YOUR OBJECTIVE:
Write every line of the material out exactly as shown.

>> BEGIN

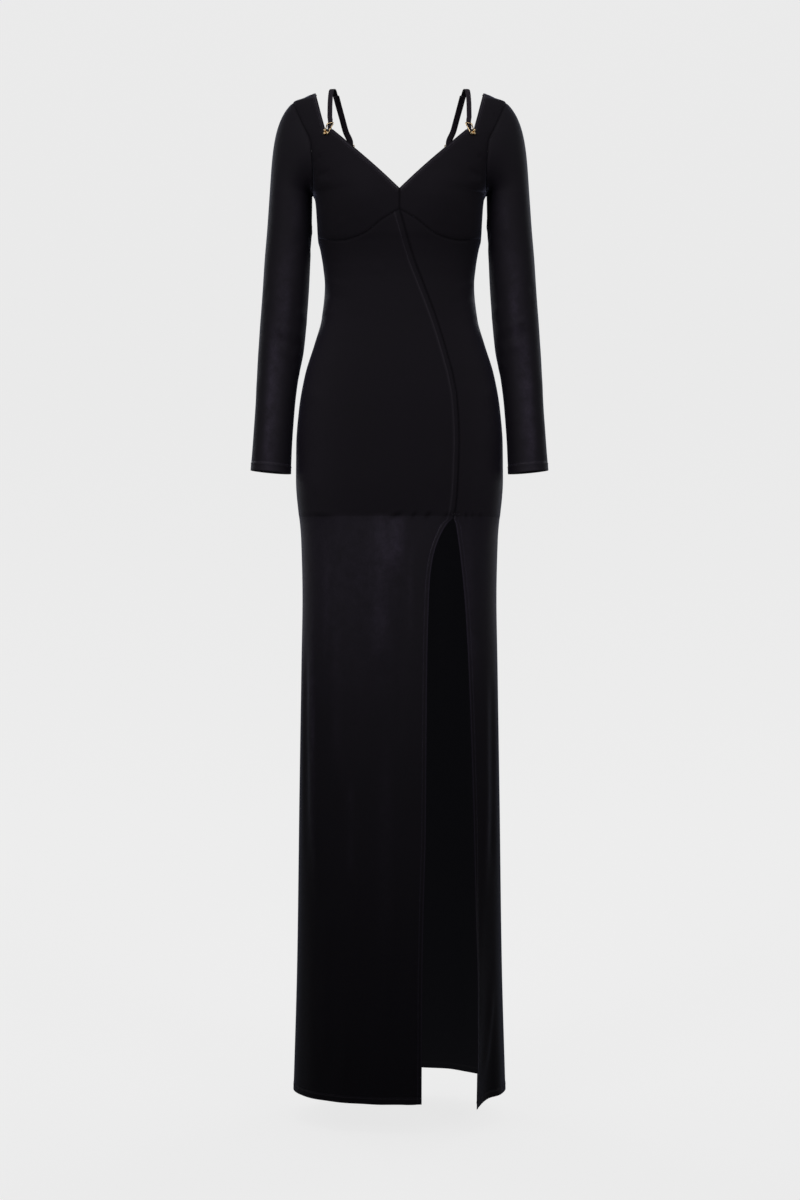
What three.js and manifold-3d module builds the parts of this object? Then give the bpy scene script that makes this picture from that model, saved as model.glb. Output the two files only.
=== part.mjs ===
// A floor-length jersey dress in the shape it has when worn, with long sleeves, a V neckline,
// a high slit and two shoulder straps on small wire rings. Millimetres, +Z up.
// The wearer faces -Y and +X is the wearer's left. The origin lies midway between the
// shoulders, level with the underside of the straps where they cross them.

import * as THREE from 'three';
import { mergeGeometries, mergeVertices } from 'three/addons/utils/BufferGeometryUtils.js';
import Module from 'manifold-3d';

const wasm = await Module();
wasm.setup();

// Cloth and seams
const wall = 1.5;
const seamGap = 0.3;
const hemHeight = -1568;
const waistSeamSide = -238;
const waistSeamCentre = -206;
const slitTop = -676;
const armpitHeight = -164.6;
const shoulderSeamOuter = -23.2;
const gridColumns = 10;
const armholeSteps = 12;
const sideSteps = 5;

// Bust shaping, cut into the upper front
const bust = { apart: 66, height: -186, reachX: 42, reachZ: 44, lift: 12 };

// The free corner of the side panel turns forward and hangs lower below this height
const curl = { start: -1120, depth: 30, reach: 26, drop: 8 };

// Straps and rings
const strapThick = 1.2;
const wire = 0.8;
const frontEye = { x: 111.5, z: -83.5 };
const backEye = { x: 75, z: -86.5 };
const barTop = 15;
const ball = 2.1;
// The most that a flat facet of the cloth lies inside the true curve near a ring
const facetDepth = 1.1;
const stud = { radius: 0.8, headRadius: 2.0, headThick: 0.8, plateRadius: 3.1 };
const ringSteps = 20;
const wireSides = 6;
const drill = { length: 12, sides: 10 };

// Sections of the worn form from the hem up: half width, depth to front and back, squareness
const formRows = [
  { z: -1568, half: 165.4, front: 120, back: 161, power: 2.05 },
  { z: -1367, half: 159.7, front: 111, back: 147, power: 2.25 },
  { z: -1116, half: 156.2, front: 100, back: 132, power: 2.5 },
  { z: -896, half: 152.8, front: 93, back: 121, power: 2.6 },
  { z: -800, half: 151.3, front: 92, back: 118.5, power: 2.55 },
  { z: -708, half: 153.4, front: 94, back: 119.5, power: 2.45 },
  { z: -613, half: 161.2, front: 97, back: 124.5, power: 2.35 },
  { z: -560, half: 160.8, front: 97, back: 127, power: 2.3 },
  { z: -504, half: 156.5, front: 97, back: 122, power: 2.3 },
  { z: -450, half: 147.0, front: 95, back: 107, power: 2.3 },
  { z: -400, half: 131.6, front: 91, back: 90, power: 2.25 },
  { z: -362, half: 121.0, front: 88, back: 79, power: 2.2 },
  { z: -308, half: 115.9, front: 86, back: 73, power: 2.2 },
  { z: -284, half: 118.1, front: 88, back: 75, power: 2.2 },
  { z: -252, half: 123.4, front: 96, back: 84, power: 2.25 },
  { z: -238, half: 126.9, front: 101, back: 89, power: 2.3 },
  { z: -205, half: 128.9, front: 107, back: 98, power: 2.4 },
  { z: -174, half: 131.6, front: 110, back: 103, power: 2.45 },
  { z: -164.6, half: 135.8, front: 110, back: 104, power: 2.5 },
  { z: -139.5, half: 145, front: 108, back: 103, power: 2.5 },
  { z: -113, half: 156, front: 102, back: 100, power: 2.5 },
  { z: -95, half: 163, front: 96, back: 96, power: 2.5 },
  { z: -68, half: 171, front: 82, back: 84, power: 2.5 },
  { z: -39.4, half: 171.5, front: 62, back: 62, power: 2.5 },
  { z: -23.2, half: 167.0, front: 46, back: 45, power: 2.5 },
  { z: -17, half: 152, front: 38, back: 37, power: 2.5 },
  { z: -10.7, half: 139.7, front: 27, back: 26, power: 2.5 },
  { z: -8, half: 131.6, front: 16, back: 15, power: 2.5 },
];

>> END

FULL SOLUTION:
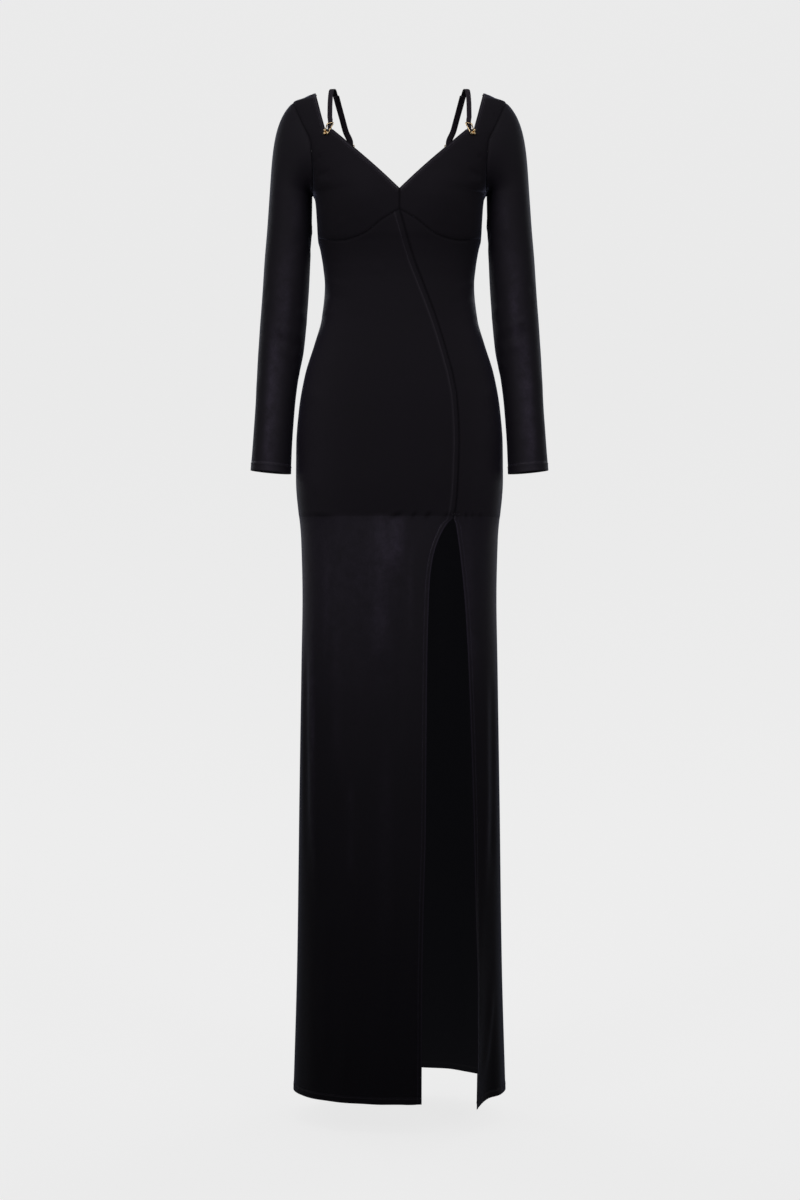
What three.js and manifold-3d module builds the parts of this object? Then give the bpy scene script that makes this picture from that model, saved as model.glb. Output the two files only.
=== part.mjs ===
// A floor-length jersey dress in the shape it has when worn, with long sleeves, a V neckline,
// a high slit and two shoulder straps on small wire rings. Millimetres, +Z up.
// The wearer faces -Y and +X is the wearer's left. The origin lies midway between the
// shoulders, level with the underside of the straps where they cross them.

import * as THREE from 'three';
import { mergeGeometries, mergeVertices } from 'three/addons/utils/BufferGeometryUtils.js';
import Module from 'manifold-3d';

const wasm = await Module();
wasm.setup();

// Cloth and seams
const wall = 1.5;
const seamGap = 0.3;
const hemHeight = -1568;
const waistSeamSide = -238;
const waistSeamCentre = -206;
const slitTop = -676;
const armpitHeight = -164.6;
const shoulderSeamOuter = -23.2;
const gridColumns = 10;
const armholeSteps = 12;
const sideSteps = 5;

// Bust shaping, cut into the upper front
const bust = { apart: 66, height: -186, reachX: 42, reachZ: 44, lift: 12 };

// The free corner of the side panel turns forward and hangs lower below this height
const curl = { start: -1120, depth: 30, reach: 26, drop: 8 };

// Straps and rings
const strapThick = 1.2;
const wire = 0.8;
const frontEye = { x: 111.5, z: -83.5 };
const backEye = { x: 75, z: -86.5 };
const barTop = 15;
const ball = 2.1;
// The most that a flat facet of the cloth lies inside the true curve near a ring
const facetDepth = 1.1;
const stud = { radius: 0.8, headRadius: 2.0, headThick: 0.8, plateRadius: 3.1 };
const ringSteps = 20;
const wireSides = 6;
const drill = { length: 12, sides: 10 };

// Sections of the worn form from the hem up: half width, depth to front and back, squareness
const formRows = [
  { z: -1568, half: 165.4, front: 120, back: 161, power: 2.05 },
  { z: -1367, half: 159.7, front: 111, back: 147, power: 2.25 },
  { z: -1116, half: 156.2, front: 100, back: 132, power: 2.5 },
  { z: -896, half: 152.8, front: 93, back: 121, power: 2.6 },
  { z: -800, half: 151.3, front: 92, back: 118.5, power: 2.55 },
  { z: -708, half: 153.4, front: 94, back: 119.5, power: 2.45 },
  { z: -613, half: 161.2, front: 97, back: 124.5, power: 2.35 },
  { z: -560, half: 160.8, front: 97, back: 127, power: 2.3 },
  { z: -504, half: 156.5, front: 97, back: 122, power: 2.3 },
  { z: -450, half: 147.0, front: 95, back: 107, power: 2.3 },
  { z: -400, half: 131.6, front: 91, back: 90, power: 2.25 },
  { z: -362, half: 121.0, front: 88, back: 79, power: 2.2 },
  { z: -308, half: 115.9, front: 86, back: 73, power: 2.2 },
  { z: -284, half: 118.1, front: 88, back: 75, power: 2.2 },
  { z: -252, half: 123.4, front: 96, back: 84, power: 2.25 },
  { z: -238, half: 126.9, front: 101, back: 89, power: 2.3 },
  { z: -205, half: 128.9, front: 107, back: 98, power: 2.4 },
  { z: -174, half: 131.6, front: 110, back: 103, power: 2.45 },
  { z: -164.6, half: 135.8, front: 110, back: 104, power: 2.5 },
  { z: -139.5, half: 145, front: 108, back: 103, power: 2.5 },
  { z: -113, half: 156, front: 102, back: 100, power: 2.5 },
  { z: -95, half: 163, front: 96, back: 96, power: 2.5 },
  { z: -68, half: 171, front: 82, back: 84, power: 2.5 },
  { z: -39.4, half: 171.5, front: 62, back: 62, power: 2.5 },
  { z: -23.2, half: 167.0, front: 46, back: 45, power: 2.5 },
  { z: -17, half: 152, front: 38, back: 37, power: 2.5 },
  { z: -10.7, half: 139.7, front: 27, back: 26, power: 2.5 },
  { z: -8, half: 131.6, front: 16, back: 15, power: 2.5 },
];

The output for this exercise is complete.